Besides that, the weekend box office is pretty much what you’d expect it to be. I know that ‘The King’s Speech‘, Colin Firth’s handsomely filmed, appropriately rousing Oscar bait movie (it’s the Academy Award contender your mom will most love) opened in limited release, and I’m sure it packed them in. As it expands, watch the nation fall under its singular, if not entirely convincing, spell.

The Top 10:

01 ‘Harry Potter and the Deathly Hallows, Part 1’ (Warner Bros) – $50.3/$78 million

02 ‘Tangled’ (Disney) – $48.6/$68.5 million

03 ‘Megamind’ (Dream Works Animation/Paramount) – $12.9/$17.5 million

04 ‘Unstoppable’ (Fox) – $11.6/$16 million

05 ‘Burlesque’ (Sony) – $11.6/$15 million

06 ‘Love and Other Drugs’ (Fox) – $9.6/$13.8 million

07 ‘Faster’ (CBS Films/Sony) – $8.5/$11.8 million

08 ‘Due Date’ (Warner Bros) – $7.3/$10.5 million

09 ‘The Next Three Days’ (Lionsgate) – $4.9/$6.5 million

10 ‘Morning Glory’ (Paramount) – $3.8/$4.5 million

3 comments

  1. that1guypictures

    I’ve seen Tangled twice now…and outside of Toy Story 3, its my favorite film so far this year. What a great year for animation! I found the 3D served only to enhance the beauty of the animation. At no point were there lots of 3D “comin-at-ya” effects. The film can be enjoyed in 2D or 3D either way, the way any good film should.

  2. BambooLounge

    Glad to hear positive things about Tangled. I may see it in 3D this weekend, but had been sew-sawing on it b/c I initially thought this was Disney trying to do Dreamworks (all that ironic detachment shit they do) and I wanted to avoid that.

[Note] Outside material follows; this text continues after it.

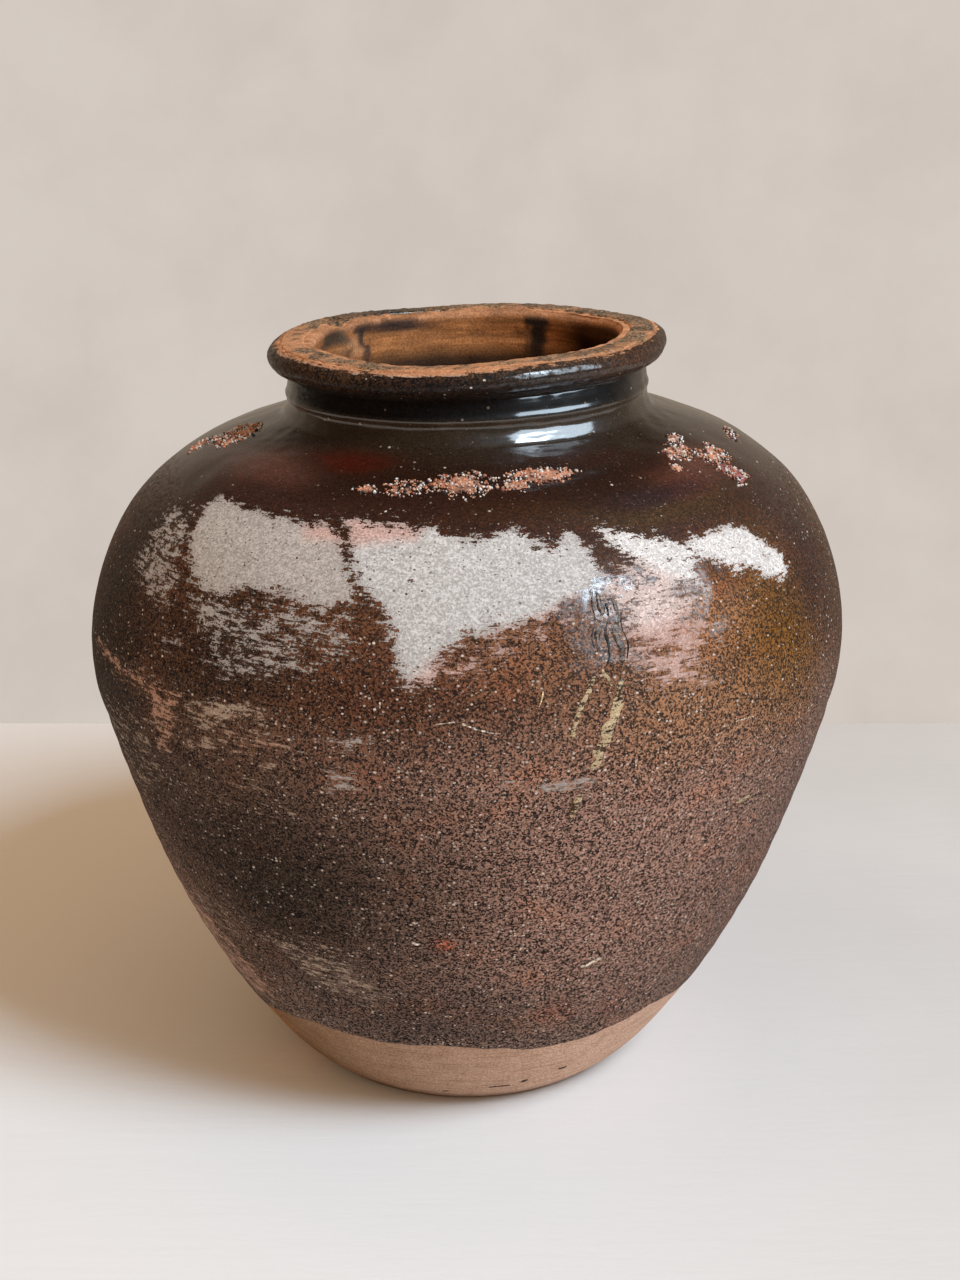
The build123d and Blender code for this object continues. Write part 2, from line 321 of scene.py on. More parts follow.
class Finish:
    """A material, or the world, with its shader ready."""

    def __init__(self, owner, shader="Principled BSDF"):
        owner.use_nodes = True
        self.owner, self.tree = owner, owner.node_tree
        self.shader = self.tree.nodes[shader]

    def node(self, kind, sockets=None, out=0, **options):
        """Add a node: options first, then values or links by socket."""
        made = self.tree.nodes.new("ShaderNode" + kind)
        for label, value in options.items():
            setattr(made, label, value)
        for socket, value in (sockets or {}).items():
            self.put(made.inputs[socket], value)
        return Signal(self, made.outputs[out])

    def put(self, socket, value):
        """Link a Signal to a socket, or write a value on it; a colour gets its fourth number."""
        if isinstance(value, Signal):
            self.tree.links.new(value.socket, socket)
        else:
            socket.default_value = (*value, 1.0) if socket.type == "RGBA" else value

    def set(self, **sockets):
        """Fill the shader's sockets; an underscore stands for a space."""
        for label, value in sockets.items():
            self.put(self.shader.inputs[label.replace("_", " ")], value)

    def painted(self, label, out="Fac"):
        """A value painted on the mesh, or with out as Color a colour."""
        return self.node("Attribute", out=out, attribute_name=label)

    def place(self, stretch_by=(1, 1, 1)):
        """Object coordinates, stretched."""
        return self.node("VectorMath", {0: self.node("TexCoord", out="Object"), 1: stretch_by}, operation="MULTIPLY")

    def axis(self, vector, letter):
        """One of a vector's three numbers."""
        return self.node("SeparateXYZ", {0: vector}, letter)

    def noise(self, size, detail, rough, stretch_by=(1, 1, 1)):
        """Noise with features of a size in metres; streaks lie flat where stretch_by is high in z."""
        wired = {"Vector": self.place(stretch_by), "Scale": 1 / size, "Detail": detail, "Roughness": rough}
        return self.node("TexNoise", wired)

    def cells(self, scale, out, stretch_by=(1, 1, 1)):
        """Voronoi cells: the distance to the nearest centre, or a colour of their own."""
        return self.node("TexVoronoi", {"Vector": self.place(stretch_by), "Scale": scale}, out)

    def channel(self, colour, name):
        """The red, green or blue of a colour."""
        return self.node("SeparateColor", {0: colour}, name)

    def rise(self, value, low, high):
        """0 below low, 1 above high, smooth between."""
        sockets = {"Value": value, "From Min": low, "From Max": high}
        return self.node("MapRange", sockets, interpolation_type="SMOOTHSTEP")

    def mix(self, share, first, second, blend="MIX"):
        """One colour into another by a share."""
        return self.node("Mix", {0: share, 6: first, 7: second}, 2, data_type="RGBA", blend_type=blend)

    def times(self, colour, *parts):
        """A colour, each of its parts multiplied."""
        return self.mix(1.0, colour, parts, "MULTIPLY")

    def relief(self, height_mm):
        """A normal bumped by a height in mm."""
        return self.node("Bump", {"Strength": 1.0, "Distance": 0.001, "Height": height_mm})


def new_finish(name):
    """The finish of a new material."""
    return Finish(bpy.data.materials.new(name))


# %% [markdown]
# ## Camera, light and floor
# The jar's ellipses fix the camera: 0.81 m in front, 0.49 m up, looking down by 19.4 degrees through a
# lens of about 50 mm. The floor's crisp shadow needs a narrow bright pane, to the right and in front,
# 47 degrees up. Long glints on the neck show a wider window, so a second lamp is there that only shiny
# surfaces see. The wall behind is only the world's colour, and the floor ends where it begins, so that
# no view is blocked.

# %% Camera
camera = placed("camera", bpy.data.cameras.new("camera"))
bpy.context.scene.camera = camera
camera.location = (0.0, -0.812, 0.487)
camera.rotation_euler = (np.radians(90 - 19.44), 0.0, 0.0)
camera.data.sensor_width = 36.0
camera.data.lens = 50.625
camera.data.shift_x = 0.0105
camera.data.clip_start = 0.01
bpy.context.scene.view_settings.view_transform = "Standard"

# %% The window's light
LAMP_AWAY, LAMP_AIM = 3.5, 0.2


def pane(name, bearing, climb, wide, tall, energy):
    """A lamp that faces the jar: bearing from the right-hand side, climb above the floor."""
    lamp = bpy.data.lights.new(name, "AREA")
    lamp.shape, lamp.size, lamp.size_y = "RECTANGLE", wide, tall
    lamp.energy, lamp.color = energy, (0.71, 0.865, 1.0)
    hung = placed(name, lamp)
    hung.rotation_euler = np.radians([90 - climb, 0, 90 + bearing])
    hung.location = hung.rotation_euler.to_matrix() @ Vector((0, 0, LAMP_AWAY)) + Vector((0, 0, LAMP_AIM))
    return hung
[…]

    Based on the trailer, I was a little worried also that this is Disney-channel-esque (Wizards of Waverly Place, Zach and Cody) in its delivery. I find both those shows to be beyond moronic and indicative of how far “children’s entertainment” has fallen.

    Can anyone whose seen it let me know if the “comedy” is on scale with that mindless shit?